To be done:
Pull every line that holds the word "Identity" from the entries.

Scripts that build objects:
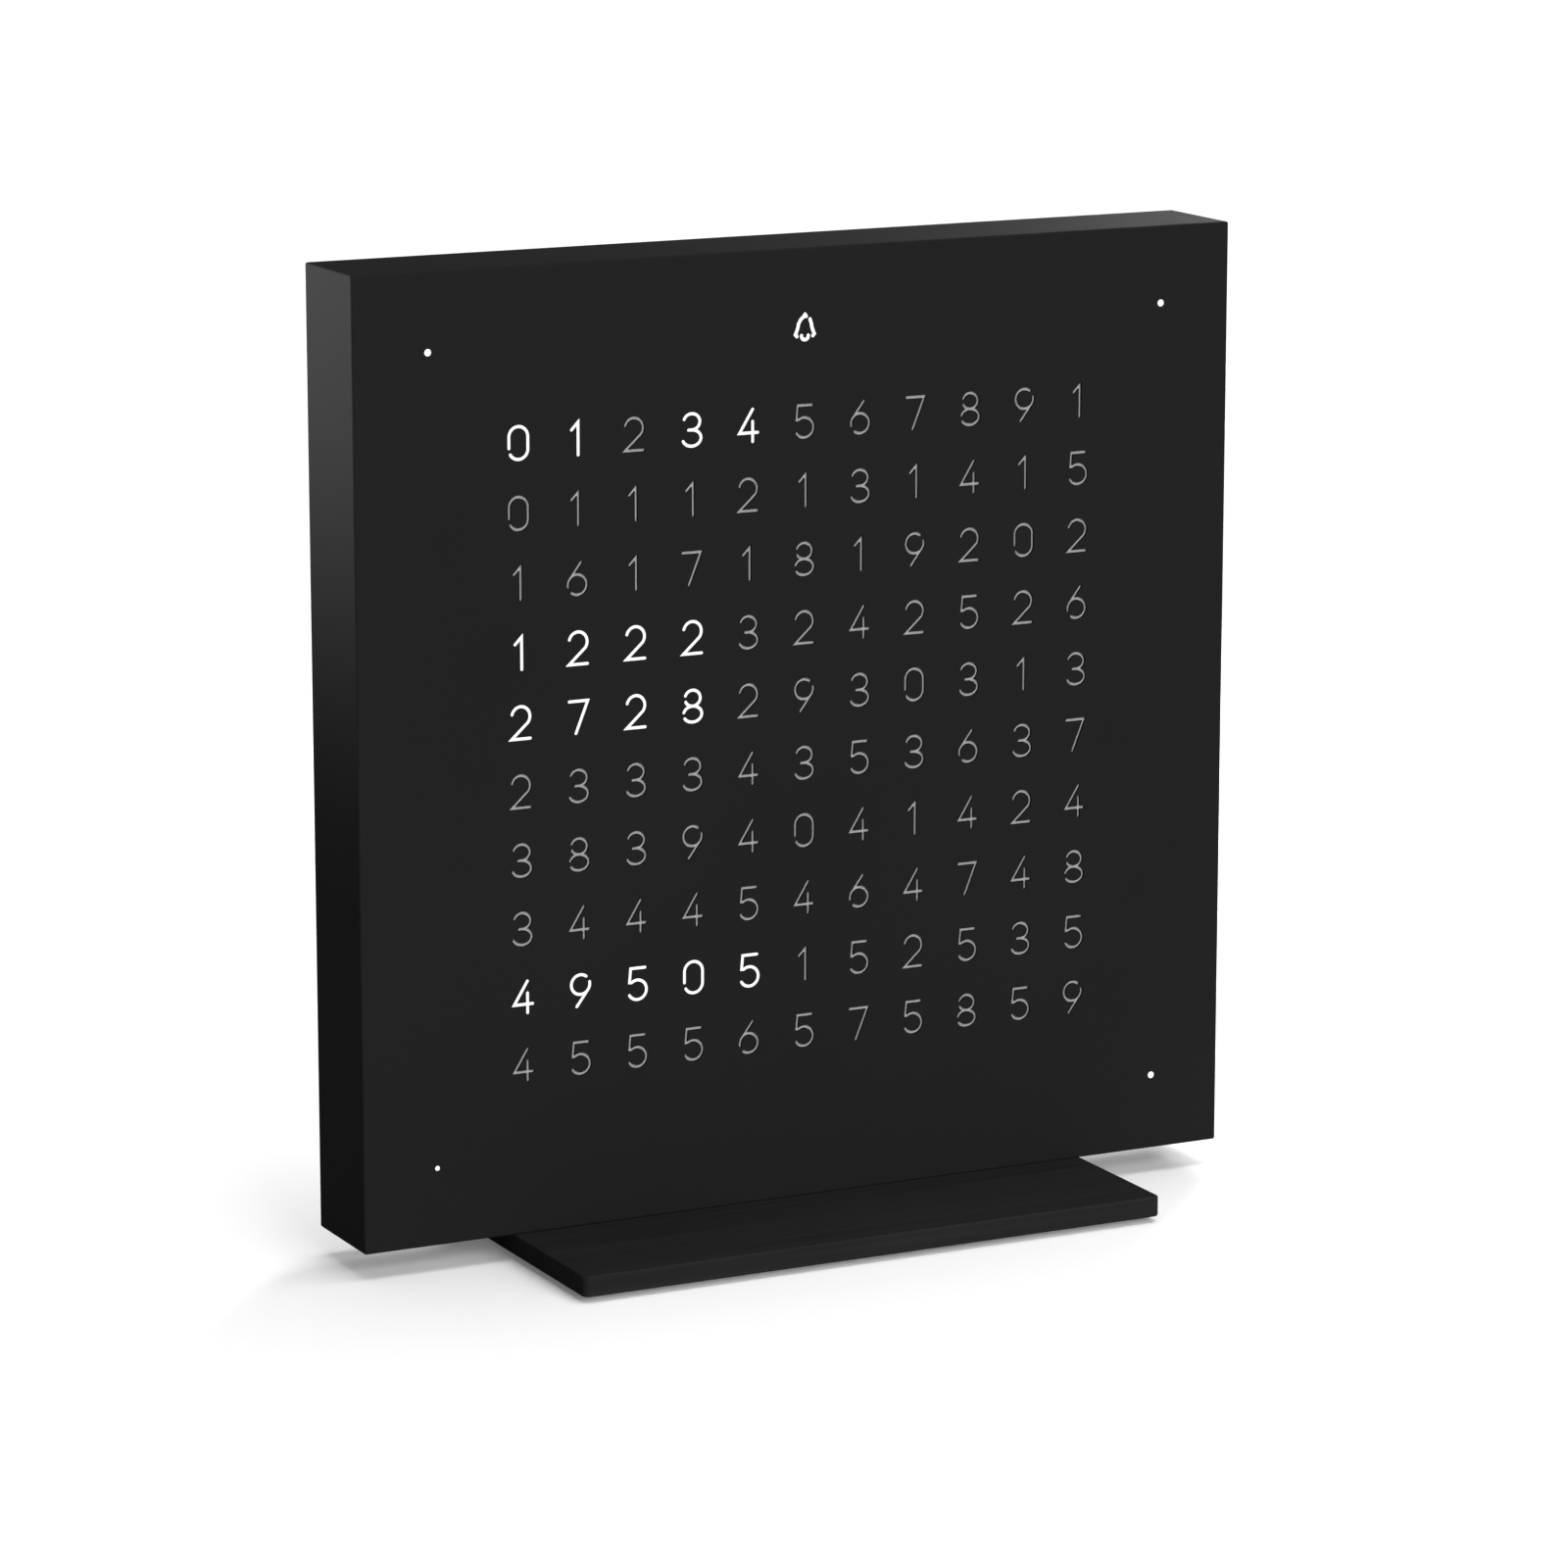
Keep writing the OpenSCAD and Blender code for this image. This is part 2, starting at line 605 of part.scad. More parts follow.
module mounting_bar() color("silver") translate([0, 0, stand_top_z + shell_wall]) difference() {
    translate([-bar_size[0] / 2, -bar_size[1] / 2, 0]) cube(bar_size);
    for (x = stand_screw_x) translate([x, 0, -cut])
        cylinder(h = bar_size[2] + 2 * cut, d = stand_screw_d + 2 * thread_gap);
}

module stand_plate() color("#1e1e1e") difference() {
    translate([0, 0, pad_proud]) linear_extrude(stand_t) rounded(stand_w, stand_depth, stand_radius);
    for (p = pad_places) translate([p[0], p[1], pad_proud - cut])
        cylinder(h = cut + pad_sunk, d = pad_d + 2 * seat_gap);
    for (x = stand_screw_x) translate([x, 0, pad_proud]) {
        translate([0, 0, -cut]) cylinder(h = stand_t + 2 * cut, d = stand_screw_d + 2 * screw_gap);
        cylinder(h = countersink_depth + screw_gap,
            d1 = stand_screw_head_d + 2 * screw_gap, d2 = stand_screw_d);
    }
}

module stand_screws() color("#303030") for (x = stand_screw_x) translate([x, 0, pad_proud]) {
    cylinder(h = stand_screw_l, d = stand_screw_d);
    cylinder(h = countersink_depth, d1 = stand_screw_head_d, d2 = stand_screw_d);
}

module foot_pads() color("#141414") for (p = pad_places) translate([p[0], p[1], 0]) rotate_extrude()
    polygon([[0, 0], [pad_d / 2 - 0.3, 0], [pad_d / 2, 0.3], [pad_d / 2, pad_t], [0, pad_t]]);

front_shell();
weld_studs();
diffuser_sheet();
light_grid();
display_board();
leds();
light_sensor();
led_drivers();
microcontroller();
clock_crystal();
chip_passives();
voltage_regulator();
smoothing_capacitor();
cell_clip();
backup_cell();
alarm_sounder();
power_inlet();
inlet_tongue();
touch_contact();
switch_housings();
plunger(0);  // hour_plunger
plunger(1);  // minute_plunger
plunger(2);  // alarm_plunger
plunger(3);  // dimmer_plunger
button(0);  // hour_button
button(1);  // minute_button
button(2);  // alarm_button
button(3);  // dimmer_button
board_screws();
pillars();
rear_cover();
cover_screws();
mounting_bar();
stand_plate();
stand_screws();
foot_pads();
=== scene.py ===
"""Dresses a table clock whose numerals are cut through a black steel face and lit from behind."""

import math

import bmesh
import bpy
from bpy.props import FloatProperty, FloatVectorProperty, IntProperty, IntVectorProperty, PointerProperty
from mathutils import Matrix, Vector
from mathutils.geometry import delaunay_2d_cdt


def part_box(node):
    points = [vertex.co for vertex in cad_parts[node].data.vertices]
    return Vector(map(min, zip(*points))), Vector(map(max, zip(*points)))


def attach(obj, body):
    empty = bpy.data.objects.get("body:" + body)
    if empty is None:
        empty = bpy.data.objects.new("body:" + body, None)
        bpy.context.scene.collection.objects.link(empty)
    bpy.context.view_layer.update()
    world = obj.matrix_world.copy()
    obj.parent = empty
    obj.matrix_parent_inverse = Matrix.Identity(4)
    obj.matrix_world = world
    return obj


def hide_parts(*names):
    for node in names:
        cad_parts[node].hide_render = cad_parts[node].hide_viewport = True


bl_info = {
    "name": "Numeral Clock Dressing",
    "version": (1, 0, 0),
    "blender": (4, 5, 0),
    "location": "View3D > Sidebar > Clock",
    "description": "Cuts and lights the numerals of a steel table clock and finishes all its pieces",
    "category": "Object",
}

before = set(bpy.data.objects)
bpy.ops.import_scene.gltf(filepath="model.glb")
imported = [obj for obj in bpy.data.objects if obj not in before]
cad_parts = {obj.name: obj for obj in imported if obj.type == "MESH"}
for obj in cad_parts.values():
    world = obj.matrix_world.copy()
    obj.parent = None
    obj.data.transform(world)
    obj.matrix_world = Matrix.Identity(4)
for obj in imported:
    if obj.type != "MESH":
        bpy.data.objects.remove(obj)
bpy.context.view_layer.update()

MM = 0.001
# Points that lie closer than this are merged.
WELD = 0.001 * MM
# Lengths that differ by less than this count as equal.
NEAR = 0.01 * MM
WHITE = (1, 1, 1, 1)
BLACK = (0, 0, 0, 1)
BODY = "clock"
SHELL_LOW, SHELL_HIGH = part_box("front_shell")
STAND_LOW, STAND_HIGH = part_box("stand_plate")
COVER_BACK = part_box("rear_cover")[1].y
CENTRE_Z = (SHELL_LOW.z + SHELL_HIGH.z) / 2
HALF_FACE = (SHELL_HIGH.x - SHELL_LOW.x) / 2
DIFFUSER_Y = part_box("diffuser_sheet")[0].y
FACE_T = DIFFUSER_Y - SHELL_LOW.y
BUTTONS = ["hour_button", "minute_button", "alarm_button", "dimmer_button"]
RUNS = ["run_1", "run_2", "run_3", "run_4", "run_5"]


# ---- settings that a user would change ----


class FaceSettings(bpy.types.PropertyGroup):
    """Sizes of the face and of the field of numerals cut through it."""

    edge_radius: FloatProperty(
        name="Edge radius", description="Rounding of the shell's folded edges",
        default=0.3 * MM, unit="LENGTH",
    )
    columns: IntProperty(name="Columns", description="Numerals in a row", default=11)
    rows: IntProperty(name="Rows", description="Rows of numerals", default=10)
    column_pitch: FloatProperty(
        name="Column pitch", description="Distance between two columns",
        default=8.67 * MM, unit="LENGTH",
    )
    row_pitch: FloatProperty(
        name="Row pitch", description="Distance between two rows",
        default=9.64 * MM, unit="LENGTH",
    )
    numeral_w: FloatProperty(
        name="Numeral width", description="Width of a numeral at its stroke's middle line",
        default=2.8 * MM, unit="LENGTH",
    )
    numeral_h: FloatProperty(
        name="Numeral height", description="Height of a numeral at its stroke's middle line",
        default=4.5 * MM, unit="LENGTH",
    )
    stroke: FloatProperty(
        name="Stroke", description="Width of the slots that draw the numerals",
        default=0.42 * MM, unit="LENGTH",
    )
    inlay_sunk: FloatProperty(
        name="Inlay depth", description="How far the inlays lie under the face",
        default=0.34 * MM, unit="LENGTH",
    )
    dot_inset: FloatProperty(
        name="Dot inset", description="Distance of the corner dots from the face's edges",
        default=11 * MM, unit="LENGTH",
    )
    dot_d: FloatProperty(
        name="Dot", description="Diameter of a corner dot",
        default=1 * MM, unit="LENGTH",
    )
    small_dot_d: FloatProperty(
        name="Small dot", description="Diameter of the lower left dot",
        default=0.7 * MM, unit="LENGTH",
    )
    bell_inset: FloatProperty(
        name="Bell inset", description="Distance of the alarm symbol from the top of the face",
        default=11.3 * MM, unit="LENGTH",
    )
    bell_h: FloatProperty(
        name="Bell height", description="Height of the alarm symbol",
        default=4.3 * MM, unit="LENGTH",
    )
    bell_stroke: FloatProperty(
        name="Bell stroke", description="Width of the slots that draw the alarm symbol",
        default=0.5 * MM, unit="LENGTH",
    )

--

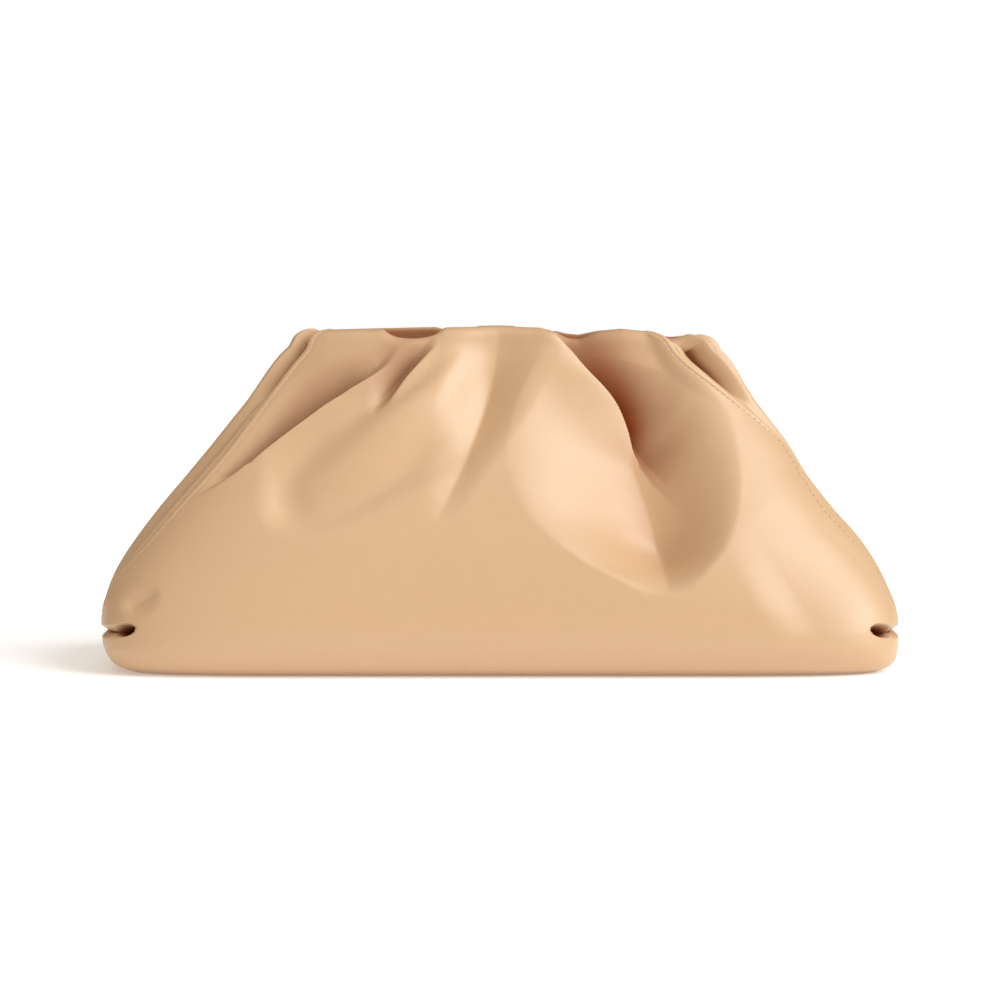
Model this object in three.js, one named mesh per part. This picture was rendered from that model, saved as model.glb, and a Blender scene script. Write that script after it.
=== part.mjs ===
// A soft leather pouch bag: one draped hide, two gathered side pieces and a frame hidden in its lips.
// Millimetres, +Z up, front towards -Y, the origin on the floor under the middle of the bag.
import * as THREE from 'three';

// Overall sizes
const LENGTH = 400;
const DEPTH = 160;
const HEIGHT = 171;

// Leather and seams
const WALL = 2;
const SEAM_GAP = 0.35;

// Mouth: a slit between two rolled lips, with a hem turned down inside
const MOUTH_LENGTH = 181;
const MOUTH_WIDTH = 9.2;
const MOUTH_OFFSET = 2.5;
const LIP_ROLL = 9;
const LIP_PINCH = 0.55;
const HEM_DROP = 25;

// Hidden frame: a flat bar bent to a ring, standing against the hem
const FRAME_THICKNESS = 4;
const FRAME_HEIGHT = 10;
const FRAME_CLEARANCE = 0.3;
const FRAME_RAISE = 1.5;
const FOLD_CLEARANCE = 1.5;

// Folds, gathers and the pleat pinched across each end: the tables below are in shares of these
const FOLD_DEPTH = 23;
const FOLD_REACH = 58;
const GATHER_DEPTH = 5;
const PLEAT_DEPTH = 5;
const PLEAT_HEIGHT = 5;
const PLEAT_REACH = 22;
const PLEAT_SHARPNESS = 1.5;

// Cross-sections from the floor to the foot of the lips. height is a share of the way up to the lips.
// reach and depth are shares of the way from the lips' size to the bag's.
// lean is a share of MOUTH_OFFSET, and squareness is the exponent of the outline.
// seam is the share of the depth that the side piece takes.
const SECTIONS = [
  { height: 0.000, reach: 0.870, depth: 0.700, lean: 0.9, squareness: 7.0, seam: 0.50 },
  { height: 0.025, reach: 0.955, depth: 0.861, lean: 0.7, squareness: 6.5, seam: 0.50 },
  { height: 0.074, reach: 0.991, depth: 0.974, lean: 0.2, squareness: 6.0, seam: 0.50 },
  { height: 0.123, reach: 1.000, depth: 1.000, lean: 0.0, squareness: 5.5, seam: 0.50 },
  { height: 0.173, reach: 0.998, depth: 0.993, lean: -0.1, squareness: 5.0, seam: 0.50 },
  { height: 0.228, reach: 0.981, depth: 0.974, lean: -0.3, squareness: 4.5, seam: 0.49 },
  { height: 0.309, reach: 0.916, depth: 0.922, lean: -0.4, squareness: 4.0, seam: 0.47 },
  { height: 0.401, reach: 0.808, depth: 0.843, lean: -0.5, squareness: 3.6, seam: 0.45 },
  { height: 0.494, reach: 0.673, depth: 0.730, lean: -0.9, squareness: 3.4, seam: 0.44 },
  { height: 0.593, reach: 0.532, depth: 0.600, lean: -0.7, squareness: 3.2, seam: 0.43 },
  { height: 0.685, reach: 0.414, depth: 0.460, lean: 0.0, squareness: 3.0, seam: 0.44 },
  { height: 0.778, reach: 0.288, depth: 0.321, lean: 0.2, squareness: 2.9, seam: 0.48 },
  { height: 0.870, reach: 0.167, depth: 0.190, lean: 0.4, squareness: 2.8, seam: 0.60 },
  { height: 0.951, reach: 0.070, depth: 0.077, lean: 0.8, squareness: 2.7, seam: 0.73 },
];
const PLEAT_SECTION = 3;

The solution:
    obj.matrix_parent_inverse = Matrix.Identity(4)
    obj.matrix_world = Matrix.Identity(4)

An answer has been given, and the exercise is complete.